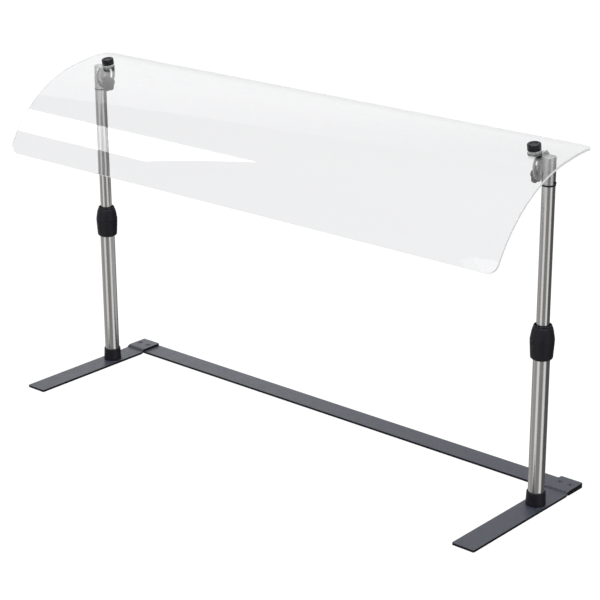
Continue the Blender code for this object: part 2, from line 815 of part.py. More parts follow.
def add_upper_post(side_name, post):
    top = RING_BOTTOM - GAP
    add_piece(f"{side_name}_upper_tube", tube_mesh(UPPER_RADIUS, UPPER_BOTTOM, top), brushed_steel, post)
    add_piece(f"{side_name}_glide_bush", glide_bush_mesh(), natural_nylon, post)
    drill_head(add_piece(f"{side_name}_head_plug", head_plug_mesh(), black_plastic, post))
    drill_head(add_piece(f"{side_name}_head_sleeve", head_sleeve_mesh(), brushed_steel, post))
    head_screw = (0, 0, HEAD_SCREW_Z)
    add_piece(f"{side_name}_head_screw", head_screw_mesh(), black_plastic, post, head_screw, OUTBOARD)
    add_saddle(f"{side_name}_saddle", post)
    pivot = (0, 0, PIVOT_Z)
    add_piece(f"{side_name}_pivot_pin", pivot_pin_mesh(), brushed_steel, post, pivot, INBOARD)
    clamp = (0, 0, PIVOT_Z - CLAMP_DROP)
    add_piece(f"{side_name}_clamp_washer", clamp_washer_mesh(), brushed_steel, post, clamp, INBOARD)
    add_piece(f"{side_name}_clamp_knob", clamp_knob_mesh(), gloss_black, post, clamp, INBOARD)


def add_panel_clamp(side_name, pivot):
    """The pieces that tilt with the panel, on a pivot frame whose X is inboard and Z up the stud."""
    add_tilt_plate(f"{side_name}_tilt_plate", pivot)
    stud = (PANEL_STUD_INBOARD, 0, 0)
    pad = ring_mesh(PANEL_HOLE_RADIUS, FLANGE_HALF_WIDTH - 0.5 * MM, PAD_BOTTOM, PAD_TOP, KNOB_SIDES)
    add_piece(f"{side_name}_flange_pad", pad, pale_rubber, pivot, stud)
    washer = ring_mesh(PANEL_HOLE_RADIUS, KNOB_RADIUS, WASHER_BOTTOM, WASHER_TOP, KNOB_SIDES)
    add_piece(f"{side_name}_panel_washer", washer, natural_nylon, pivot, stud)
    add_piece(f"{side_name}_panel_knob", panel_knob_mesh(), gloss_black, pivot, stud)


def build():
    clear_scene()
    add_crossbar()
    # The right post's frame is turned half round, so its tilt runs the other way about local X
    for side_name, side, turn in (("left", -1, 0), ("right", 1, math.pi)):
        post_x = side * POST_X
        add_leg(f"{side_name}_leg", post_x)
        add_base_screws(side_name, post_x)
        post = add_empty(f"{side_name}_post_axis", (post_x, POST_Y, 0), turn=(0, 0, turn))
        add_lower_post(side_name, post)
        add_upper_post(side_name, post)
        pivot = add_empty(f"{side_name}_pivot_axis", (0, 0, PIVOT_Z), post, (-side * TILT_AT_REST, 0, 0))
        add_panel_clamp(side_name, pivot)
    tilt_axis = add_empty("tilt_axis", (0, POST_Y, PIVOT_Z), turn=(TILT_AT_REST, 0, 0))
    add_panel(tilt_axis)


build()
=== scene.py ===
"""Looks for the portable sneeze guard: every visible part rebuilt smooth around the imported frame.

Frame: metres, +Z up, X along the crossbar, -Y the customer side.
Each post has its own frame, with +X inboard and its origin on the post's axis at table height.
The bracket's own frame has its origin on the tilt pivot, with +X inboard and +Z up the panel's stud.
"""

import json
import math

import bmesh
import bpy
from mathutils import Matrix, Vector


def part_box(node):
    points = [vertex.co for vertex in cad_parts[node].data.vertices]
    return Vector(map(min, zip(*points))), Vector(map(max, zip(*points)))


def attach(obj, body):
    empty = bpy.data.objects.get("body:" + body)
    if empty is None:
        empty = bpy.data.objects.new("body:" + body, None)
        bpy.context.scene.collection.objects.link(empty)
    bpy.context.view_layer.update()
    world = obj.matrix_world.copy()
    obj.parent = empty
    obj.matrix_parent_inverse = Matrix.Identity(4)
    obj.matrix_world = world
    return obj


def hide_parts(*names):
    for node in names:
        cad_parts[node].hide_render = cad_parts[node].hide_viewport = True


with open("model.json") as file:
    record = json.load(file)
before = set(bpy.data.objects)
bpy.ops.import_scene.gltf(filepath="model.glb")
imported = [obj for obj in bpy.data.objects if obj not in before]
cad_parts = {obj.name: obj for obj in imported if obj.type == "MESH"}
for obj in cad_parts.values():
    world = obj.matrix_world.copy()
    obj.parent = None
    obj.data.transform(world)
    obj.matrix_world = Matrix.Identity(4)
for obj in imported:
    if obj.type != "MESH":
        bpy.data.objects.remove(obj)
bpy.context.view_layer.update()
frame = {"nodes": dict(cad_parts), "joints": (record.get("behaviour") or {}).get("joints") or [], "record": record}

MM = 0.001
GAP = 0.3 * MM  # between pieces that touch
CUT_PAST = 1 * MM  # how far a cutter starts outside the face it cuts
SAME_PLACE = 1e-6  # points nearer than this are one
SIDES = ("left", "right")

# Smoothness
TUBE_SIDES = 128
KNOB_SIDES = 120
SCREW_SIDES = 48
FILLET_STEPS = 4
BAR_CORNER_STEPS = 6
SHARP_FROM = 35  # degrees between two faces that shade apart
BEVEL_FROM = 60  # degrees between two faces whose edge gets rounded

# Camera, as an orbit about a point on the object
CAMERA_TARGET = Vector((-0.0043, 0.0472, 0.2829))
CAMERA_AZIMUTH = math.radians(41.23)
CAMERA_ELEVATION = math.radians(19.733)
CAMERA_ROLL = math.radians(-0.35)
CAMERA_DISTANCE = 3.78
CAMERA_LENS = 110.39

BODIES = frame["record"]["behaviour"]["bodies"]
BODY_OF = {member: body for body, members in BODIES.items() for member in members}
SLOT_OF = {row["node"]: row["material_slot"] for row in frame["record"]["subparts"]}
JOINTS = {joint["name"]: joint for joint in frame["joints"]}

PIVOT = Vector(JOINTS["panel_tilt"]["pos_m"])
CLAMP_Z = JOINTS["left_clamp_knob_turn"]["pos_m"][2]
STUD_AXIS = Vector(JOINTS["left_panel_knob_turn"]["axis"])
REST_TILT = math.atan2(-STUD_AXIS.y, STUD_AXIS.z)


# ---- Outlines ----


def arc(centre, radius, start, end, steps):
    points = []
    for i in range(steps + 1):
        angle = start + (end - start) * i / steps
        points.append((centre[0] + radius * math.cos(angle), centre[1] + radius * math.sin(angle)))
    return points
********
WRITTEN REQUEST:
Give again only the lines from the one bearing "add_lower_post(side_name, post)" through the one bearing "points = [vertex.co", exactly as they stand.

TASK OUTPUT:
        add_lower_post(side_name, post)
        add_upper_post(side_name, post)
        pivot = add_empty(f"{side_name}_pivot_axis", (0, 0, PIVOT_Z), post, (-side * TILT_AT_REST, 0, 0))
        add_panel_clamp(side_name, pivot)
    tilt_axis = add_empty("tilt_axis", (0, POST_Y, PIVOT_Z), turn=(TILT_AT_REST, 0, 0))
    add_panel(tilt_axis)


build()
=== scene.py ===
"""Looks for the portable sneeze guard: every visible part rebuilt smooth around the imported frame.

Frame: metres, +Z up, X along the crossbar, -Y the customer side.
Each post has its own frame, with +X inboard and its origin on the post's axis at table height.
The bracket's own frame has its origin on the tilt pivot, with +X inboard and +Z up the panel's stud.
"""

import json
import math

import bmesh
import bpy
from mathutils import Matrix, Vector


def part_box(node):
    points = [vertex.co for vertex in cad_parts[node].data.vertices]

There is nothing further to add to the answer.